▶ [SET TASK] The first line to copy is the one with "const spots = cupSpots();"; the last is the one with "if empty is". Copy each line in that range exactly, leaving out all others.

▶ [GIVEN DATA]
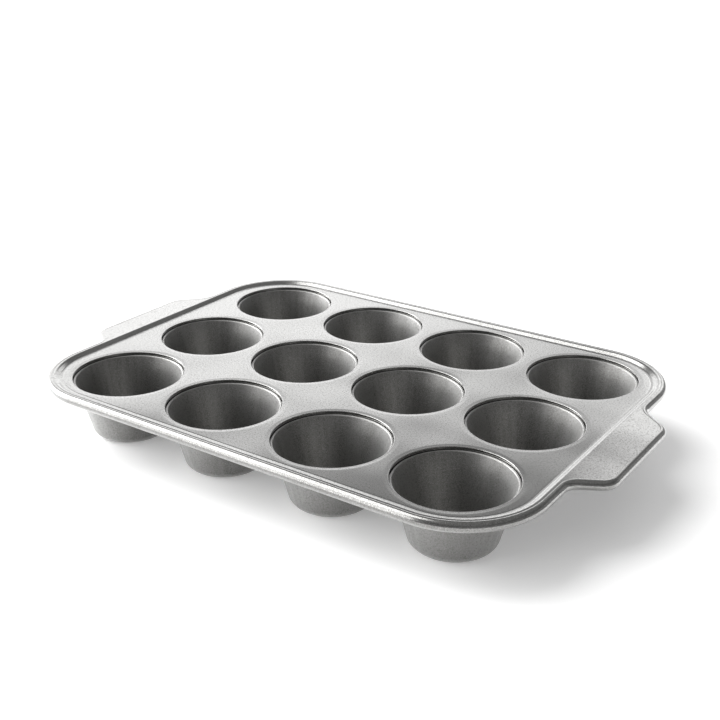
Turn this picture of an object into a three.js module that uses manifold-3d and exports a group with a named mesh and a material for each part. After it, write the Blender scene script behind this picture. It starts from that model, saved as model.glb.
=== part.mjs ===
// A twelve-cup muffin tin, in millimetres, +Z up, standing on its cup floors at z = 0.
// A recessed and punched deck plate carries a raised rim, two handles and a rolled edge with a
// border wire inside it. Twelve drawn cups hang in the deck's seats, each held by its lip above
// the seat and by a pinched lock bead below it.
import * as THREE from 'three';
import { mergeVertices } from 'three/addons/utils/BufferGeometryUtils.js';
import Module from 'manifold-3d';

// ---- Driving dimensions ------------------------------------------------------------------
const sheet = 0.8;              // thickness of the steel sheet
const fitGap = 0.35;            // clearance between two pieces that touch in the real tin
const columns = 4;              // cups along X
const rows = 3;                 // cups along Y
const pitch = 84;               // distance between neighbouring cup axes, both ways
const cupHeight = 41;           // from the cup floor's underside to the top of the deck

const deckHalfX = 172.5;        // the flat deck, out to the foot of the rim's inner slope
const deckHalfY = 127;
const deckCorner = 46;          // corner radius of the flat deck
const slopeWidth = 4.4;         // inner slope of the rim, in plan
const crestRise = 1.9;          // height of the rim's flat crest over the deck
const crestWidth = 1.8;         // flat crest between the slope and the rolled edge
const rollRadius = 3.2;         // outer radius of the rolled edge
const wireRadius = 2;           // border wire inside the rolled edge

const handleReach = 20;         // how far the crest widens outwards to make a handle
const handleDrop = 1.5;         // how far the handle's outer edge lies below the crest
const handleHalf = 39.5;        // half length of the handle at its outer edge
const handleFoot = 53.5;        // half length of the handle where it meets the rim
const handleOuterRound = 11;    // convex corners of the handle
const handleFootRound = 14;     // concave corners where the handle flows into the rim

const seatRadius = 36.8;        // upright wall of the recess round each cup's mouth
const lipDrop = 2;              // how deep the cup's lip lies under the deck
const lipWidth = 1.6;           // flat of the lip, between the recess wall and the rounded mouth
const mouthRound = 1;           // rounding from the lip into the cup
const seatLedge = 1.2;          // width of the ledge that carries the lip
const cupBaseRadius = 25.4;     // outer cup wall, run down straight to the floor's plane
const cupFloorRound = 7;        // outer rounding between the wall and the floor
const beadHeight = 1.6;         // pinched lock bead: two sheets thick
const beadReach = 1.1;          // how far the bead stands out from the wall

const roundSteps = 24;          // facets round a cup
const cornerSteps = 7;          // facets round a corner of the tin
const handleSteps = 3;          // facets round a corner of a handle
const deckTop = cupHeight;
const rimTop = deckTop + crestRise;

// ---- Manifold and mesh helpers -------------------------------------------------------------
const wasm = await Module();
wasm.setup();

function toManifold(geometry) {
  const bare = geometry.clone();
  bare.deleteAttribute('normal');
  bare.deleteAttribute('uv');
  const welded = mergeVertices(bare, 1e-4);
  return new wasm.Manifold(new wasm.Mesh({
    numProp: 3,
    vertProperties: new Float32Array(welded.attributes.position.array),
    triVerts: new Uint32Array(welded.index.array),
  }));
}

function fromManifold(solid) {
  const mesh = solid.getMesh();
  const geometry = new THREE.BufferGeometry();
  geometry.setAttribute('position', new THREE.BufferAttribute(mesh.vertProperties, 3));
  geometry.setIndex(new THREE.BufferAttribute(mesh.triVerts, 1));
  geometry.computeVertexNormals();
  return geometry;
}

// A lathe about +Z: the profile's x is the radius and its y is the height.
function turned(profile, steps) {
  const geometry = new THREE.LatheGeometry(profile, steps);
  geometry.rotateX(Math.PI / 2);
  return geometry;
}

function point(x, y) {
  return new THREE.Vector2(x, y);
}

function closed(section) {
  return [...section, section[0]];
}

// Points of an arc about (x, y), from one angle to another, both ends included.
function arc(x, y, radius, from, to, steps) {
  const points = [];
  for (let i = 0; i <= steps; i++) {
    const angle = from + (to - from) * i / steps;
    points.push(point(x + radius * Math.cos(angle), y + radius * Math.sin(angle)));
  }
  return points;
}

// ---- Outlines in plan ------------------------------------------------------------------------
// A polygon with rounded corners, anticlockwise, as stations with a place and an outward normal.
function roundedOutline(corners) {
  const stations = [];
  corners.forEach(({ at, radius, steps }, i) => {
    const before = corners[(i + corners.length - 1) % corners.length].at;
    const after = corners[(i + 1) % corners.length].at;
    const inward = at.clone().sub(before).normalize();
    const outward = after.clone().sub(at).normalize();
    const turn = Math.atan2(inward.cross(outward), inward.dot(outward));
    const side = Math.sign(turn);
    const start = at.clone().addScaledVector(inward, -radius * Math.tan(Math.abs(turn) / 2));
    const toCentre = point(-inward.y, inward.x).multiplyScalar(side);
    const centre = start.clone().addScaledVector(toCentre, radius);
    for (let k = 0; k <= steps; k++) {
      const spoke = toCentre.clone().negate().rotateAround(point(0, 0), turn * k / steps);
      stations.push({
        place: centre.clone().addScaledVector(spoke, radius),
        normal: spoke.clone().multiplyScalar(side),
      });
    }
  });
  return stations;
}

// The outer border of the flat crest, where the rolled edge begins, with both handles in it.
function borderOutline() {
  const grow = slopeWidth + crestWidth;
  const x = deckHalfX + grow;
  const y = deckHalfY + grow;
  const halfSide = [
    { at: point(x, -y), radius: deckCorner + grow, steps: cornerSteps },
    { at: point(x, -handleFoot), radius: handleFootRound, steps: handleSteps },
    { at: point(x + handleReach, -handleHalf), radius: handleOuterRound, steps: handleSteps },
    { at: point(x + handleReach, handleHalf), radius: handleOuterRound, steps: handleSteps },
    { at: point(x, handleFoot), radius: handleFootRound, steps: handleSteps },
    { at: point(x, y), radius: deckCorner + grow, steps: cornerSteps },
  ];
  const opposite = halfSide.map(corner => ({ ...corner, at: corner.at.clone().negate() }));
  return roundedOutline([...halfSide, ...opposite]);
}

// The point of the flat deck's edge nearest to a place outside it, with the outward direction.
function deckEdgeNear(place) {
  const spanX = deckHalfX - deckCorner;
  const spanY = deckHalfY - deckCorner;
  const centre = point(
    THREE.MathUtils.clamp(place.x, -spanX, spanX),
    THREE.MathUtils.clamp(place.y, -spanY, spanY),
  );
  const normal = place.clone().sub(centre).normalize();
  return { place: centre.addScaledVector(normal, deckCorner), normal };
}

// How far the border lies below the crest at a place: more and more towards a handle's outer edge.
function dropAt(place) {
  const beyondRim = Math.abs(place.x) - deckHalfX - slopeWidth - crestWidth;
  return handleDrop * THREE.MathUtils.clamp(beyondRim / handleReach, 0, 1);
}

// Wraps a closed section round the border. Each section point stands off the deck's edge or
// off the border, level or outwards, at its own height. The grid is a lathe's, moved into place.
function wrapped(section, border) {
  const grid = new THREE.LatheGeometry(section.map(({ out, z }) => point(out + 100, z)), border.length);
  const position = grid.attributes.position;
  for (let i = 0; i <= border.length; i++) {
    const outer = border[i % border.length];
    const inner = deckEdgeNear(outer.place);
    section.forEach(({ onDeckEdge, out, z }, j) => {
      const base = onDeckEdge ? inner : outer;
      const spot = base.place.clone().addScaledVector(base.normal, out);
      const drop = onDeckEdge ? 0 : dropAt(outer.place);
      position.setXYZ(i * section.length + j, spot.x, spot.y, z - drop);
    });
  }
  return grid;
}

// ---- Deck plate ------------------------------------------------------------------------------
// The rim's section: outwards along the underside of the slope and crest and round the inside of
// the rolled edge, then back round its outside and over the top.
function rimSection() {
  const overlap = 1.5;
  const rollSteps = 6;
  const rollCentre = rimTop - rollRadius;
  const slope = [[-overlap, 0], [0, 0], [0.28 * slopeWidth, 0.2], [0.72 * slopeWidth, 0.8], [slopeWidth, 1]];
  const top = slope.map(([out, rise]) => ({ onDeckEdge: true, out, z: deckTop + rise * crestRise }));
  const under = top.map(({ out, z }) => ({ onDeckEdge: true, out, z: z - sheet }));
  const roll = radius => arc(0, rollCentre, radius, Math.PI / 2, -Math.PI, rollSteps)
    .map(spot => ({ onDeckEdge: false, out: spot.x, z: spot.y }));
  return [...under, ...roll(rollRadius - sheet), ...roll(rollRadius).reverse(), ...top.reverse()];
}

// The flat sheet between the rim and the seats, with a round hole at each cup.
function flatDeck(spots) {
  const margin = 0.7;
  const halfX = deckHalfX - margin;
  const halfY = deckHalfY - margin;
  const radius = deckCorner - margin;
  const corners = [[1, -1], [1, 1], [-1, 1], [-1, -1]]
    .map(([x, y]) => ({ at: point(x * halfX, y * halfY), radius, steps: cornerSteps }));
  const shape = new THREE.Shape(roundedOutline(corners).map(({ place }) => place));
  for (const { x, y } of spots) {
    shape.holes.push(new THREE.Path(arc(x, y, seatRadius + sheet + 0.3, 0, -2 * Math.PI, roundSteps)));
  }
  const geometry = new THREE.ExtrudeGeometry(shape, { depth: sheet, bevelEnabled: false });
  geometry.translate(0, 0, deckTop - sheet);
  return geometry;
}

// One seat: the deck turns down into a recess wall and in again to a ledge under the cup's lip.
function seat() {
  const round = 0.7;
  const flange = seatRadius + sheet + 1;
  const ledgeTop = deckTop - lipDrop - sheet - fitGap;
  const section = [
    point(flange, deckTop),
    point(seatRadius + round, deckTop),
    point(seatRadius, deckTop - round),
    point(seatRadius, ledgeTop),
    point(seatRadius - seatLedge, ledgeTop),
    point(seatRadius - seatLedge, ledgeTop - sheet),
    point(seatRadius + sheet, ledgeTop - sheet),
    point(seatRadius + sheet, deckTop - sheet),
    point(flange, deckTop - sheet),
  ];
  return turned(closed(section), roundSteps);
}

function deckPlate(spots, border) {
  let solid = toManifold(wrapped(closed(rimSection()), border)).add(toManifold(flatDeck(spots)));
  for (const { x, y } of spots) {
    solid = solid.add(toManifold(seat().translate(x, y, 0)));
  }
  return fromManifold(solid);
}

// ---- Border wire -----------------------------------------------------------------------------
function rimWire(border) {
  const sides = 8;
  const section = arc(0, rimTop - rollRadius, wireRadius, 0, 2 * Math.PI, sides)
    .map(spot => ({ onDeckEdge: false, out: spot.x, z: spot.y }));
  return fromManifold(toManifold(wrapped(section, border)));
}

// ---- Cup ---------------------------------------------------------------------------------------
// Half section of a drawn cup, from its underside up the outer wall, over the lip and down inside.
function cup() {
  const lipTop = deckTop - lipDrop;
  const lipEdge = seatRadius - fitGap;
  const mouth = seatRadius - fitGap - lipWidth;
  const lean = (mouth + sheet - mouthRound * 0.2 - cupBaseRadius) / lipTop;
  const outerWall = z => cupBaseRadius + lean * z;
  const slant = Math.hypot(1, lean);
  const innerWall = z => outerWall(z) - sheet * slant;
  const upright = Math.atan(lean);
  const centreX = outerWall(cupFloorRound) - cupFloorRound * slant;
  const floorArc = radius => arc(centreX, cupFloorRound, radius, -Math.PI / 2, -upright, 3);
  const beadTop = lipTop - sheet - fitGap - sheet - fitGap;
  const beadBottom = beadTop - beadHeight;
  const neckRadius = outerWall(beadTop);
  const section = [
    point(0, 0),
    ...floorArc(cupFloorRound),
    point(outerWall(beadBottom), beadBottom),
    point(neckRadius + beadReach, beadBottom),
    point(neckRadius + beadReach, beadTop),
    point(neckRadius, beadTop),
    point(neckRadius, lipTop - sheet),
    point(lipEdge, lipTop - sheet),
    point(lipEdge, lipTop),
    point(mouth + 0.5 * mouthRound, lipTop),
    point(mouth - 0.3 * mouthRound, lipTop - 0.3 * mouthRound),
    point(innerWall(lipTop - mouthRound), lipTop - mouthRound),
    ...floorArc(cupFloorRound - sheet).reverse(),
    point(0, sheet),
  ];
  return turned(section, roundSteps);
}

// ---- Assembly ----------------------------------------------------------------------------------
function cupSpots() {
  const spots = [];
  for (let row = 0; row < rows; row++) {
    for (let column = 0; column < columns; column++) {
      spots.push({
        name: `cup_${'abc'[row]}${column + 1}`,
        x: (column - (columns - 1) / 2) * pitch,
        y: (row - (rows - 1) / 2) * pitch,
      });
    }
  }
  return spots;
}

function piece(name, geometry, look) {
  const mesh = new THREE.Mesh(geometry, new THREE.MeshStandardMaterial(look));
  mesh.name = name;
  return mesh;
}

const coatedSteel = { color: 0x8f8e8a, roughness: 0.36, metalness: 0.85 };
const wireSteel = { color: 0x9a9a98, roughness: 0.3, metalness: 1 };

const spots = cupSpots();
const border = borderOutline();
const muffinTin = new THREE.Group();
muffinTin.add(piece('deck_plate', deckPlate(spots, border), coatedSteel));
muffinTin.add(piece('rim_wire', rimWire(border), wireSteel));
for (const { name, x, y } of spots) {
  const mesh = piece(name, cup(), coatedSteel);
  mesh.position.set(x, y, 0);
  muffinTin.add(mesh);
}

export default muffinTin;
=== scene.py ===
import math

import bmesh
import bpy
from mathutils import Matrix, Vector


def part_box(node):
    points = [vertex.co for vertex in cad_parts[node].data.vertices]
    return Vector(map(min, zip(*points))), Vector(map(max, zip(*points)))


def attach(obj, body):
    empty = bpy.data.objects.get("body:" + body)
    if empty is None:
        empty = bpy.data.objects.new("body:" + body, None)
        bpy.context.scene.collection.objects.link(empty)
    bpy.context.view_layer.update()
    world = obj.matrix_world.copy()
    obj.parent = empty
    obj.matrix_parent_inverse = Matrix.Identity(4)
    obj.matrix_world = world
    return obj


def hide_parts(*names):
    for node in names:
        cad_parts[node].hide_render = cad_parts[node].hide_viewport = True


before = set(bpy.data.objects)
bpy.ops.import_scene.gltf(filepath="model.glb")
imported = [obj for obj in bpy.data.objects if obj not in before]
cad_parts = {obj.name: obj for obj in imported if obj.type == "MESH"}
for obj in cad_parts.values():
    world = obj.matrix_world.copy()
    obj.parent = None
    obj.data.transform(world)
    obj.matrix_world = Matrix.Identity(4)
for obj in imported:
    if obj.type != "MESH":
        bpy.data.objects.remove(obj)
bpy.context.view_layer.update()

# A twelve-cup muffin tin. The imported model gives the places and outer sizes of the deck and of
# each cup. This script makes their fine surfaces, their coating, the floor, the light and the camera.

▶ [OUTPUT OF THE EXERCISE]
const spots = cupSpots();
const border = borderOutline();
const muffinTin = new THREE.Group();
muffinTin.add(piece('deck_plate', deckPlate(spots, border), coatedSteel));
muffinTin.add(piece('rim_wire', rimWire(border), wireSteel));
for (const { name, x, y } of spots) {
  const mesh = piece(name, cup(), coatedSteel);
  mesh.position.set(x, y, 0);
  muffinTin.add(mesh);
}

export default muffinTin;
=== scene.py ===
import math

import bmesh
import bpy
from mathutils import Matrix, Vector


def part_box(node):
    points = [vertex.co for vertex in cad_parts[node].data.vertices]
    return Vector(map(min, zip(*points))), Vector(map(max, zip(*points)))


def attach(obj, body):
    empty = bpy.data.objects.get("body:" + body)
    if empty is None:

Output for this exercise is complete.